6. Paragraph 93 of the decision treats as irrelevant the action of the fourth Appellant which, according to her evidence, was a consequence of the second Appellant's orientation. To decline to reach a finding about this was itself a material error of law.
7. Although in other respects full and careful, the key findings in the decision of Judge Housego are uncertain and flawed to the extent that the decision cannot stand. I have therefore to set it aside.
Disposal
8. In this event Mr Pretzell urged me to allow the appeal of the second Appellant, on the basis that, based upon the judicial findings, the weight of the background evidence so dictated. He accepted that the appeals of the third and fourth Appellants would have to be reheard. Mr Tarlow submitted that the circumstances of the three Appellants were inseparable, so that their appeals should be reheard together.

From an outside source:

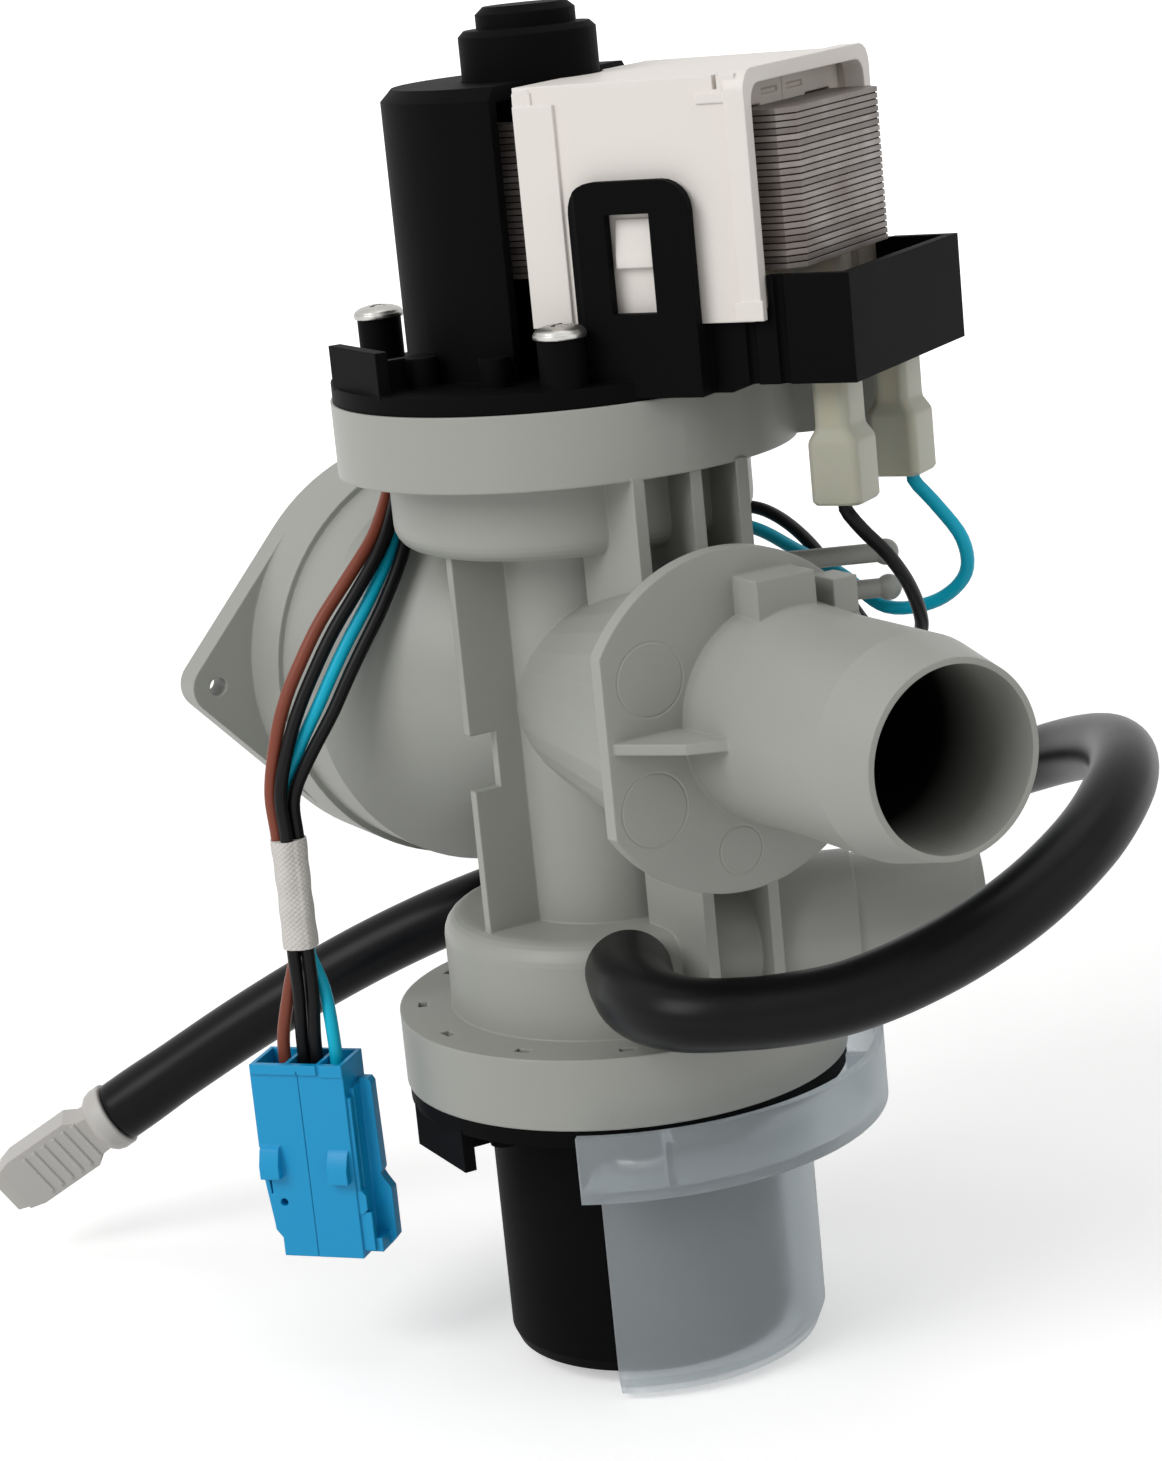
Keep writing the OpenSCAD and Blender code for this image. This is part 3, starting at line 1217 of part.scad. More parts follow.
module plug_connector()
    color(plug_blue)
        in_plug()
            difference() {
                union() {
                    block([-plug_w / 2, -plug_t / 2, -plug_h + 3], [plug_w / 2 - 2, plug_t / 2, 0]);
                    block([-plug_w / 2 + 2, -plug_t / 2, -plug_h], [plug_w / 2 - 4, plug_t / 2, -plug_h + 4]);
                    block([plug_w / 2 - 2.5, -plug_t / 2 + 2, -plug_h + 2],
                        [plug_w / 2 + 0.8, plug_t / 2 - 1, -5]);
                    block([plug_w / 2, -plug_t / 2 + 1.2, -plug_h + 1],
                        [plug_w / 2 + 4, plug_t / 2 - 2, -20]);
                    for (w = [-8.2, 4])
                        block([w - 2.2, -plug_t / 2 - 2, -22], [w + 2.2, -plug_t / 2 + lap, -16]);
                }
                for (w = [-plug_pitch, 0, plug_pitch])
                    block([w - 1.9, -1.9, -pocket_depth], [w + 1.9, 1.9, cut]);
                block([-plug_inner_w - wire_r - 0.1, -1.9, -pocket_depth],
                    [plug_inner_w + wire_r + 0.1, 1.9, cut]);
                for (w = [-plug_pitch, 0, plug_pitch])
                    block([w - 1.7, -2.6, -plug_h - cut], [w + 1.7, 2.6, contact_z]);
            }
module plug_contacts()
    color(brass)
        in_plug()
            for (w = [-plug_pitch, 0, plug_pitch])
                block([w - 1.2, -1.4, -plug_h + 1], [w + 1.2, -0.2, contact_z]);

pump_housing();
inlet_cover();
filter_cap();
filter_basket();
filter_seal();
drain_motor_housing();
drain_core();
drain_coil_cover();
drain_bobbins();
drain_windings();
drain_terminals();
tab_receptacles();
sleeve_black_wire();
sleeve_blue_wire();
drain_bearing_holder();
drain_front_bush();
drain_rear_bush();
drain_rear_grommet();
drain_face_seal();
drain_screws();
drain_magnet();
drain_shaft();
drain_drive_dog();
drain_impeller();
drain_impeller_clip();
circ_motor_base();
circ_motor_cup();
circ_core();
circ_windings();
circ_terminals();
circ_sleeves();
circ_bearing_holder();
circ_front_bush();
circ_rear_bush();
circ_rear_grommet();
circ_face_seal();
circ_screws();
circ_magnet();
circ_shaft();
circ_drive_dog();
circ_impeller();
circ_impeller_clip();
drip_cover();
hose_elbow();
drain_hose();
hose_stopper();
wire_black_drain();
wire_blue_drain();
wire_brown_circ();
wire_black_circ();
harness_tie();
harness_trunk();
harness_tape();
tail_brown();
tail_black_pair();
tail_blue();
plug_connector();
plug_contacts();
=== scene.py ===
import json
import math

import bmesh
import bpy
from mathutils import Matrix, Vector


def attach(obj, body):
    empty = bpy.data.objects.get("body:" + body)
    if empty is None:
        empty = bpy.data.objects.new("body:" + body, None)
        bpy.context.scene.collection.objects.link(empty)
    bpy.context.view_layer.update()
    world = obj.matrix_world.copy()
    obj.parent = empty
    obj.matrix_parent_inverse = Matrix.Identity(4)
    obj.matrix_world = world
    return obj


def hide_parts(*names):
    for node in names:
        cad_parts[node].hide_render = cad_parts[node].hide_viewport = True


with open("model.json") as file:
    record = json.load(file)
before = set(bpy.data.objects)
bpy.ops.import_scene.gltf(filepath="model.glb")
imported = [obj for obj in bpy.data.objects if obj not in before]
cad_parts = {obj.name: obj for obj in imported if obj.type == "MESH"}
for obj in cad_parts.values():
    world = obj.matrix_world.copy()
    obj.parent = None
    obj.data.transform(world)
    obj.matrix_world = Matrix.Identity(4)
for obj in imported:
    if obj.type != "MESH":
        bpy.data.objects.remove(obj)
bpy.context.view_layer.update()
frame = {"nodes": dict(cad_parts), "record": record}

# Washer drain pump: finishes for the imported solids, and finer pieces in place of the solids that show
# wires, hose, tape, plug, stopper, screws and the drain motor's coil block.

scene = bpy.context.scene
nodes = frame["nodes"]
MM = 0.001
IN_METRES = Matrix.Scale(MM, 4)
scene.view_settings.view_transform = "Standard"

# Sizes and places in millimetres, as the part's source has them
AXIS_X = 64.6
DRAIN_SEAT = 55.1
CIRC_SEAT = 68.4
BLOCK_TURN = 32.5
WIRE_R = 1.2
WIRE_SIDES = 14
WIRE_STEP = 1.6
INLET_RISE = 5.5
# The inlet's bore is 14.6 in radius, with its mouth at x 174.6. Within BORE_EDGE of its axis the wall gets
# painted shade, from BORE_LIGHT_TO inwards
BORE_EDGE = 15.4
BORE_LIGHT_TO = 167.0
HOSE_R = 6.0
HOSE_SIDES = 40
HOSE_STEP = 1.5
ELBOW_ROUTE = [
    (92.1, -13.3, -43.5), (98.4, -16.3, -43.5), (105, -19, -43.5), (112, -20, -43.5),
    (118.5, -18.5, -43.5), (123, -15, -43.5), (126, -11, -43.5),
]
HOSE_ROUTE = [
    (126.12, -10.84, -43.5), (127.2, -9.4, -43.5), (135.1, 2.7, -42), (141.7, 17.2, -37.1),
    (144.8, 32.1, -30.6), (142.6, 47, -24.1),
    (134.2, 60.7, -19.9), (122, 71.9, -19.3), (108.1, 80.7, -21), (93.2, 87.2, -24.4), (77.8, 91.3, -29),
    (62.2, 91.8, -34.5), (47.4, 86.7, -39.9), (35.3, 76.1, -43.7), (26.2, 62.4, -45.8), (19, 47.5, -47.2),
    (12.4, 32.3, -48.9), (5.7, 17.4, -51.6), (-1.8, 3.2, -55.9), (-9.8, -10.2, -61.6), (-18.1, -22.9, -68.5),
    (-26.3, -35.1, -76.2), (-34.3, -47, -84.5), (-42, -59, -93),
]
BLACK_DRAIN_ROUTE = [
    (120, 20, 35.6), (120, 20, 34.4), (122, 21.5, 31), (123.5, 25, 26.5), (122, 30, 20), (117.5, 35, 12),
    (110, 38, 7), (103, 39.5, 4.8), (95, 41, 5), (85, 42.5, 9.5), (72, 43.6, 18.5), (58, 43.5, 23.2),
    (42, 42, 23), (30, 38, 24), (24, 31.5, 31), (22.25, 24, 38), (22.25, 17, 42.25),
]
BLUE_DRAIN_ROUTE = [
    (108, 42, 35.6), (108, 42, 34.4), (110.5, 44, 30.5), (112.5, 48, 23.5), (110, 50, 17), (103, 48.5, 11.5),
    (94, 44, 10), (85, 41.3, 15), (72, 40.6, 18), (58, 40.6, 20.5), (42, 39.4, 20.2), (30, 35.4, 21.2),
    (23.8, 29, 28), (22.25, 21.5, 35), (22.25, 16, 39.7),
]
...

9. I recognise the force of Mr Pretzell's submission in narrowing the issues for decision. I have however concluded that, since all of the appeals turn upon the orientation of the second Appellant, I ought not, as a judge who has not heard evidence, to reach a determinative finding, based upon a decision which I have set aside, which would limit the fact-finding scope of the judge who has to hear evidence of the third and fourth and perhaps in any event of the second Appellant. I have therefore concluded that the three appeals require to be reheard in their entirety. No part of the first decision is preserved. Since this will involve traversing a substantial volume of evidence, it is appropriate for the appeals to be reheard in the First-tier Tribunal, by any judge other than Judge Housego.
Decision
10. The original decision contained an error of law and is set aside.
11. The appeal is to be reheard in the First-tier Tribunal by any judge other than Judge Housego.
12. The anonymity direction is preserved.